What makes you think the 15% that are uninsured are the bottom 15%? The fact of the matter is that many of the uninsured are perfectly healthy but had chosen to cost shift their potential care onto the taxpayer in so much as they did not have insurance and would have potential not been able to afford emergency treatment. There is no reason to believe this segment of the population will seek massive amounts of additional care now that they have insurance.
The other group is those with preexisting conditions. By their nature preexisting conditions(generally speaking) are conditions that require care, there are of course extreme examples of preexisting conditions happening years in the past and therefore people not being able to get insurance, but those people are no different than the uninsured healthy people group above in so much as the amount of care they actually needed was small. The other group is people with preexisting conditions who require regular treatment. This group was already receiving treatment without the Affordable Care Act, or they were avoiding treatment until they urgently needed it, either way the amount of care they require will not be more, it may be sooner, but either they were already in treatment or they will get more preventative care versus emergency care.
My response to this is, that's nice so what? The Medicaid portion of the Affordable Care Act was struck down today in case you didn't notice. Therefore the only part that remains of the challenged parts is the individual mandate which was put in place to get the stuff that people actually want guaranteed issue and community rating. I'm not really sure that you realize this based on the paragraphs I just quoted. You also haven't explained why my analysis in my OP is wrong you've just said I have no knowledge of the subject.
The bottom 10% of what? Income? As in people who already qualify for Medcaid or Medicare in a lot of cases? Again, Medicaid expansion got struck down, which you again don't seem to realize. All I continue to talk about is the individual mandate and guaranteed issue and community rating, why both of your posts seem to think that the Medicaid expansion still exists.
I predict that it will look largely the same, some people who couldn't get insurance who had preexisting conditions will be able to get it now, and some people who didn't have health insurance by choice will get it. Since there's no expansion of Medicaid a large number of people in poverty will still lack health insurance, and will be exempt from the penalty because of the amount of their income.
You continue to think that Obamacare is socialized medicine. The Medicaid expansion was just that, an expansion of a program that already exists for those in poverty with dependent children, the disabled, and the elderly. The Medicaid expansion got shot down, so those are the only groups that will continue to have Medicaid, the only new people coming into the system will be those with preexisting conditions, and they'll be covered by private insurance offered on health exchanges.
Ummm, what? How is the private sector being pushed out medical care? Is having to treat people will preexisting conditions going to cause all that? You don't actually back up any of your claims with evidence, and seem to be basing everything on the idea that the Medicaid expansion was unheld.
I don't know what to tell you if you really believe Obamacare is converting the medical care system from private to public. Its completely ridiculous on its face.

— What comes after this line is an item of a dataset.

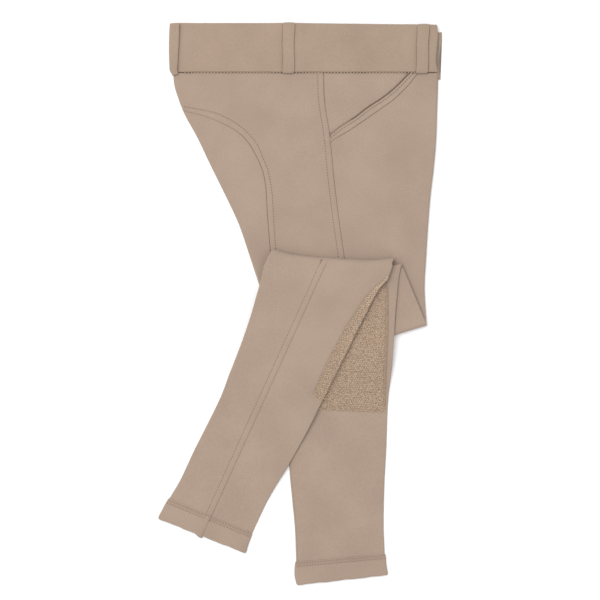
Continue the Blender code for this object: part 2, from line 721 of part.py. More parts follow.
def hidden_layers():
    """The inner legs between the thighs, and the right return inside the left one."""
    rows = panel_rows(203.0, -12.0) + [fold_row(5.0)]

    def edge(row, x):
        return (x, row["y"] + row["slope"] * (x - row["side"]))

    backs = [edge(row, row["back"] + 4.5) for row in rows[::2]]
    fronts = [edge(row, row["front"] - 4.5) for row in rows[::2]]
    floor, roof = CLOTH + GAP, BODY_HEIGHT - CLOTH - GAP
    middle = (floor + roof) / 2
    edge_levels = [(floor, 1.0), (floor + 0.3, 0.1), (middle - 0.3, 0.0), (middle, 0.8),
                   (middle + 0.3, 0.0), (roof - 0.3, 0.1), (roof, 1.0)]
    slab("hidden_thigh_layers", backs[::-1] + fronts, edge_levels)
    floor, roof = BODY_HEIGHT + GAP, RETURN_TOP - CLOTH - GAP
    layer = (roof - floor) / 3
    levels = []
    for k in range(3):
        low = floor + k * layer
        levels += [(low, 1.0 + 0.4 * k), (low + 0.3 * layer, 0.1 + 0.4 * k),
                   (low + 0.8 * layer, 0.0 + 0.4 * k)]
    levels.append((roof, 1.8))
    lower_back = between(*LOWER_FOLD, 0.05)
    lower_front = between(*LOWER_FOLD, 0.965)
    upper_back = (-12.5, 14.0)
    upper_front = between(*LEFT_TOP_FOLD, 0.975)
    up = (-0.29, 0.957)
    outline = [(lower_back[0] + 4.5 * up[0], lower_back[1] + 4.5 * up[1]),
               between(lower_back, upper_back, 0.5), upper_back,
               (upper_front[0] - 0.5, upper_front[1] - 4.5),
               between(lower_front, upper_front, 0.5),
               (lower_front[0] + 4.5 * up[0], lower_front[1] + 4.5 * up[1])]
    slab("hidden_fold_layers", outline, levels)


def main():
    for item in list(bpy.data.objects):
        bpy.data.objects.remove(item, do_unlink=True)
    breeches = bpy.data.collections.new("riding_breeches")
    bpy.context.scene.collection.children.link(breeches)
    for right in (True, False):
        body_panels(right)
        waistband(right)
        half = "right" if right else "left"
        for name, top, foot in LOOPS:
            belt_loop(f"belt_loop_{half}_{name}", top, foot, right)
    back_loop()
    hidden_layers()
    left_return()
    left_leg()
    right_leg()


main()
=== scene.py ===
"""Riding breeches, folded flat: the finished look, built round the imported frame.

The garment lies on its left side with both legs folded back over the thighs. From the floor up its
layers are left thigh, right thigh, right return, left return, left lower leg, right lower leg.
Sizes and tables are in millimetres: +X is the front of the garment, +Y its waistband, +Z up.
"""

import math

import bmesh
import bpy
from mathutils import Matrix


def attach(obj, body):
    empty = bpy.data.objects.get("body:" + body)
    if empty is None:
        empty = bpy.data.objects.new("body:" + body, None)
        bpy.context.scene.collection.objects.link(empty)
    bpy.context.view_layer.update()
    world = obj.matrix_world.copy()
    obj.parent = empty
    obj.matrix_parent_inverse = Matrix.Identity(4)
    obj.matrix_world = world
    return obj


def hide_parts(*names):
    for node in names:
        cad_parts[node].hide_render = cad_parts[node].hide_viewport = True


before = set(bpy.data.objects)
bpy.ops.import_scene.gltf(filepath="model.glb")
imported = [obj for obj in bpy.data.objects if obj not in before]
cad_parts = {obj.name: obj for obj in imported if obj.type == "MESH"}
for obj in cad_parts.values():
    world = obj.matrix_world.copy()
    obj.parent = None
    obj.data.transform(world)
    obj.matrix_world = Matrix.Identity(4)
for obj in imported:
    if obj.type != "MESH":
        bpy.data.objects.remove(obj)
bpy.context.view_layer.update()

MM = 0.001

# Sizes of the cloth and of the stack
CLOTH = 0.8               # one layer of stretch twill
PATCH = 0.8               # knee-patch suede
LEG_TUBE = 2.4            # height of a flattened leg
BODY_HEIGHT = 4.6         # both thighs, pressed flat
BAND_HEIGHT = 5.4         # both halves of the waistband
BAND_WALL = 1.9           # folded and interfaced waistband
BAND_TOP = 309.3
BAND_SEAM = 255.2
LOOP_CLOTH = 1.1
LOOP_WIDTH = 13.4
LOOP_TOP = 310.0
LOOP_FOOT = 254.2
LOOP_LIFT = 1.3           # the band rises this much over the loops that it lies on
HEM_TUBE = 3.4
HEM_WALL = 1.3
RETURN_TOP = 9.0          # upper face of the left return
LEFT_LEG_REST = 9.3       # underside of the left lower leg on the fold
RIGHT_LEG_REST = 14.2     # underside of the right lower leg on the fold
INSEAM_IN = 1.7           # from the back edge to the inseam, less than in the CAD
SEAT_SEAM_TOP = 213.5
SEAM_GAP = 0.04           # half the width of the ditch between two panels
ROW_STEP = 3.0            # spacing of the sections down the garment
COLUMN_STEP = 3.2         # spacing of the points across a panel
FELL = 6.6                # width of a felled seam, from the seam to its topstitching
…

The only one of the three things you mentioned thats an actual thing outside of government is education. Social Security is a government program, so I'm not really sure how anyone but the government could manage it. If you mean retirement, do you think Social Security has been going badly for the last 80 years? As far as Medicare is concerned, do people on Medicare not like what they have? Again, Medicare is not healthcare, Medicare is a government run insurance program. But you seem to have conflated programs with actual policy areas.

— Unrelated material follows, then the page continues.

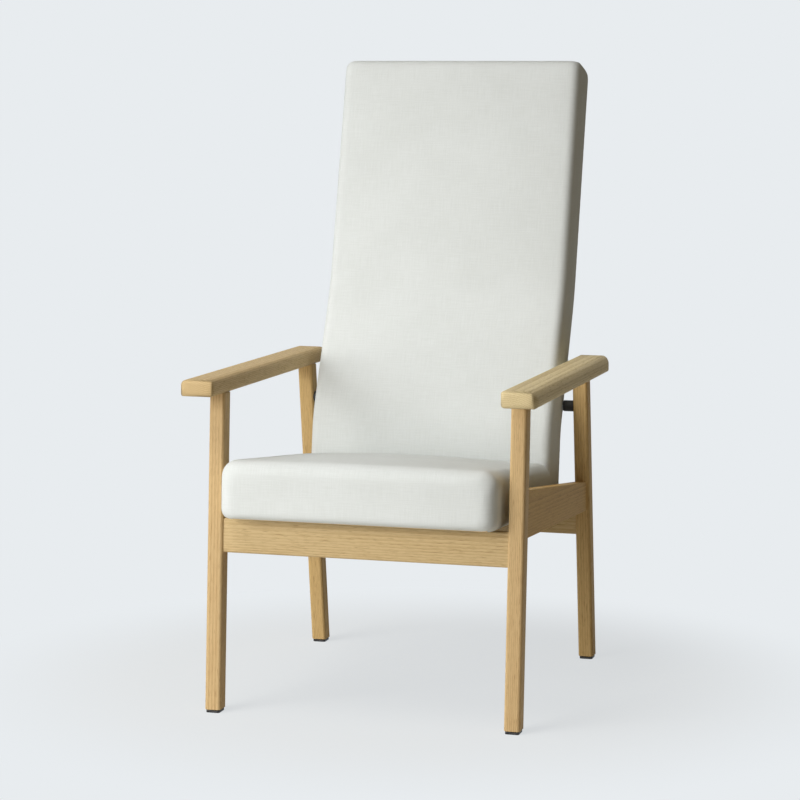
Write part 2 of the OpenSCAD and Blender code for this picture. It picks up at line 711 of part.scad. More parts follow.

This is pretty off topic, but if it was the unions that were causing all of this why do the states that don't have public school teachers unions have some of the worst education systems in the country? Unions are a boogy man of the right that really don't do all that much. Its as if you think that everything would be all honkey doory with the US education system if only there were no unions. Tell me, what kind of education systems do you think that the countries with better education systems than the US' have, do you think they're all private schools or that they don't have strong benefits packages for their teachers?

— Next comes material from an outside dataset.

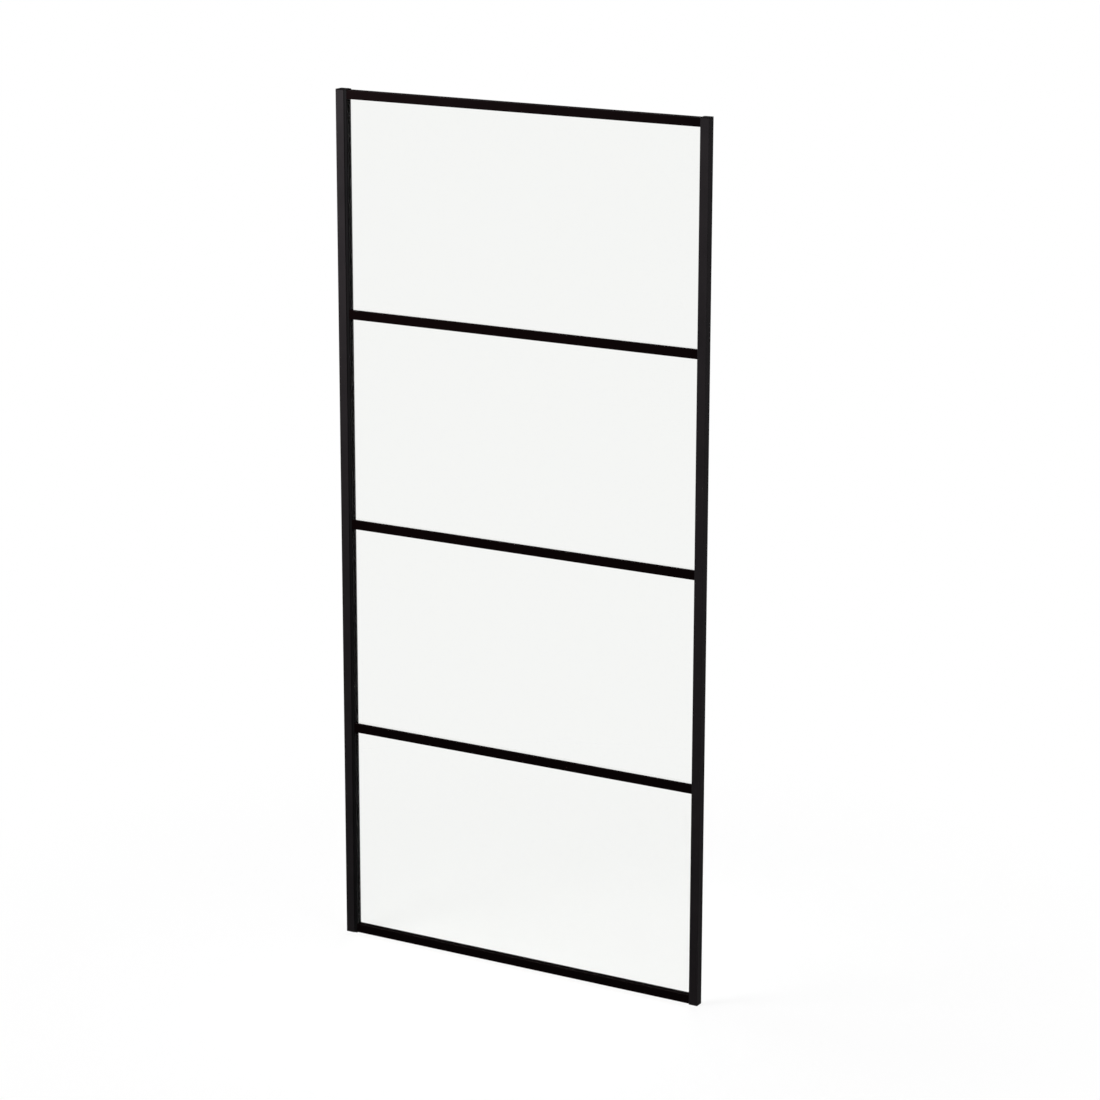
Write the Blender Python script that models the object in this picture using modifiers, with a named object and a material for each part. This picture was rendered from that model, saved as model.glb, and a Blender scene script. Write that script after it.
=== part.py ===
"""Shower side panel: one sheet of toughened glass in a slim black aluminium frame, with three glazing bars
bonded to its front, held along one side by a channel that is screwed to the wall.

Metres, +Z up. The origin is the middle of the channel's wall face. X runs from the wall to the free edge,
Y from the front, which is the dry side, to the back, and Z runs up. Every frame member is an extrusion whose
section is drawn in (u, v): u from the member's outer face towards the glass, v from the front to the back.
"""

import math

import bmesh
import bpy
from mathutils import Vector

# Whole panel
PANEL_WIDTH = 0.890
PANEL_HEIGHT = 1.900

# Frame members
FRAME_DEPTH = 0.020
STILE_WIDTH = 0.020
RAIL_HEIGHT = 0.0184
PROFILE_WALL = 0.0013
EDGE_RADIUS = 0.0006
MOUTH_RADIUS = 0.0003
CHAMBER_RADIUS = 0.0004
LIP_THICKNESS = 0.0014
LIP_REACH = 0.002
SCREW_PORT_RADIUS = 0.00145

# Wall channel
CHANNEL_WIDTH = 0.020
CHANNEL_LEG = 0.0015
CHANNEL_WEB = 0.0016
STILE_SETBACK = 0.0062
WALL_SLOT_WIDTH = 0.0055
WALL_SLOT_LENGTH = 0.010
WALL_SLOT_FROM_END = 0.110
WALL_SLOT_COUNT = 4
LOCK_HOLE_RADIUS = 0.0016
LOCK_HOLE_FROM_EDGE = 0.009
LOCK_HOLE_FROM_END = 0.160
LOCK_HOLE_COUNT = 3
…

As far as Social Security and Medicare are concerned. The Social Security trust fund has enough money in it(if the other parts of the government didn't stop borrowing from it) to last for ~25 years at current benefit levels, after that time, it wouldn't become insolvent it just wouldn't bring in enough money to cover all of its liabilities. All that is really required to save SS is to gradually raise the retirement age or to stop exempting from the SS tax income over $106,000 or any number of things, but its a great myth that SS is what is bankrupting our nation, it basically pays for itself right now, even after 25 years the gap will only be ~10% of benefits.
As far as Medicare is concerned, the reason that it supposedly has all of these long term unsustainable liabilities is because of the rapid rise in the cost of healthcare in general. No system would be sustainable with the models used to calculate the sustainability of Medicare, and frankly if medical care keeps rising at the same rate forever no one will be able to afford anything.
Maybe maybe not, I don't think its as big of an issue as you do, the polls show that while the majority favors repeal, its not such an overwhelming majority(54% or so) and even when looking at those numbers the numbers break back down toward Obama when asked about a head to head match-up, we'll see what affect today's ruling has.